### Exercise:
Check every line of the entries for "Write", and copy the lines that hold it.

### Data records:
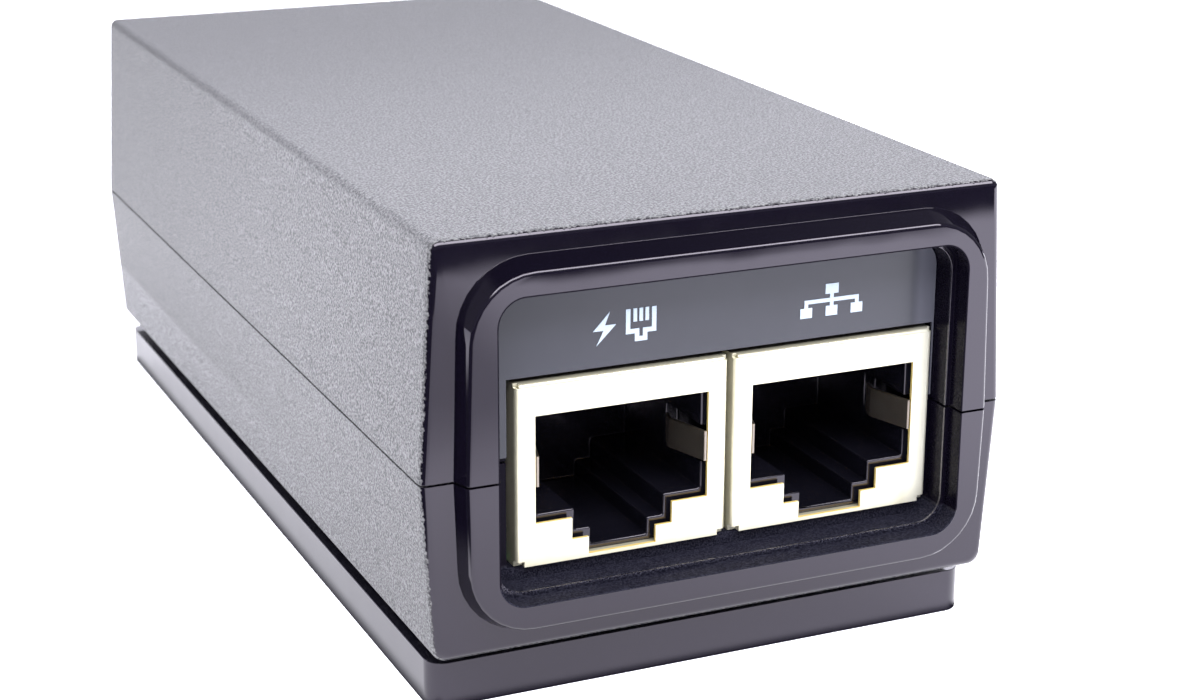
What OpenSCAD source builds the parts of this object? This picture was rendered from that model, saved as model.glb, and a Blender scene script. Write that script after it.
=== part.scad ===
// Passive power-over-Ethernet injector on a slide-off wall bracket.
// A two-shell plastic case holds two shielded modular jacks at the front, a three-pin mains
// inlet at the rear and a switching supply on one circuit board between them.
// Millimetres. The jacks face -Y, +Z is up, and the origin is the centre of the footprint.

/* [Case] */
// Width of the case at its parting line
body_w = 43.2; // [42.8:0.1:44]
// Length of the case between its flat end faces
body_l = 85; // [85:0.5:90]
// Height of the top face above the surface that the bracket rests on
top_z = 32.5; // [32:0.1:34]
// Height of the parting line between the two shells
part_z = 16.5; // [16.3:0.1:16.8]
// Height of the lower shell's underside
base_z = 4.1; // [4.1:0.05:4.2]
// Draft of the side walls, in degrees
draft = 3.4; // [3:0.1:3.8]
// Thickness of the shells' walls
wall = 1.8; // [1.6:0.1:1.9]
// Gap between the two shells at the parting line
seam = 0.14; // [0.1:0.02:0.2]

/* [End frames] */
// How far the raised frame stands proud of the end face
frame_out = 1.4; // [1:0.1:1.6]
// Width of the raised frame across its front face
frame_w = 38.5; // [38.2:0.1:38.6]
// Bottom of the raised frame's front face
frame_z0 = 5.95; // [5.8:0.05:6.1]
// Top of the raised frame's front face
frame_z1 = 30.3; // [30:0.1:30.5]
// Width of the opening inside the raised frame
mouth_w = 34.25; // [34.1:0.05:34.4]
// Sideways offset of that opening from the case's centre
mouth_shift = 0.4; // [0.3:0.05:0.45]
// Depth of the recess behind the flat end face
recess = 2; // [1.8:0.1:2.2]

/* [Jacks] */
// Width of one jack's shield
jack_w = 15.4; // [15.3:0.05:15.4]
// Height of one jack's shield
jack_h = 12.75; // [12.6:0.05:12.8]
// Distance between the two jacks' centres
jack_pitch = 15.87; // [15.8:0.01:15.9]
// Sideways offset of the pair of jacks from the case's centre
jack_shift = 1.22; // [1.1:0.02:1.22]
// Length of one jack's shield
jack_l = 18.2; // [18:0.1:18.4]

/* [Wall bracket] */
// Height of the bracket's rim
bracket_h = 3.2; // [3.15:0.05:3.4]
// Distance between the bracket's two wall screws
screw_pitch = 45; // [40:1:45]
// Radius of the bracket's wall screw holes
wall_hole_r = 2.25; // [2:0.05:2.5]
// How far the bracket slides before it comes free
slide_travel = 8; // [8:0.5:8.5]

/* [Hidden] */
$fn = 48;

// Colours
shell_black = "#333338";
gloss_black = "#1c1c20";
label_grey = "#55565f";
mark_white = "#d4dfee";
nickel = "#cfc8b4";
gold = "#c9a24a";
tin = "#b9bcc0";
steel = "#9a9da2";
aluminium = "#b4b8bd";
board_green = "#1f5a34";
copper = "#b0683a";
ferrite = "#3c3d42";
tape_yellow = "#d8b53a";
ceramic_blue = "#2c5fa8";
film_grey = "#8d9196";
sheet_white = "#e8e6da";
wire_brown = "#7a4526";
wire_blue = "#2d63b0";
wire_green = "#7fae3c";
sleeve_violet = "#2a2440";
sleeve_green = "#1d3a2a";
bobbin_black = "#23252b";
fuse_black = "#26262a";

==

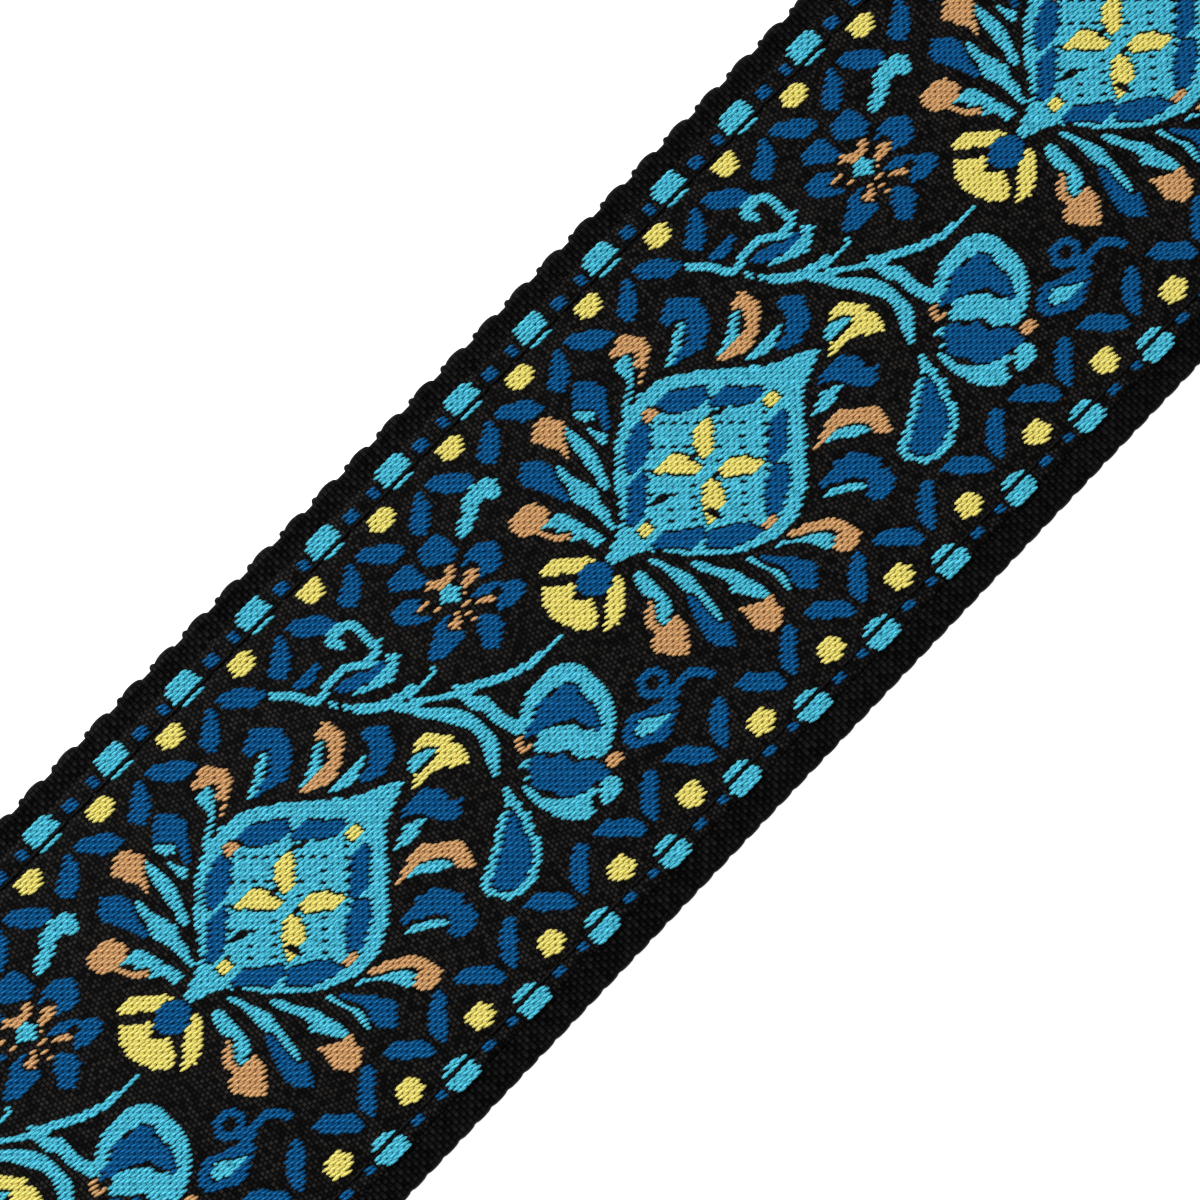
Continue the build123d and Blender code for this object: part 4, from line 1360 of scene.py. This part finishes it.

---

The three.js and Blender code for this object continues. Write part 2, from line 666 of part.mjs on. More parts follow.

### Exercise answer:
What OpenSCAD source builds the parts of this object? This picture was rendered from that model, saved as model.glb, and a Blender scene script. Write that script after it.
The three.js and Blender code for this object continues. Write part 2, from line 666 of part.mjs on. More parts follow.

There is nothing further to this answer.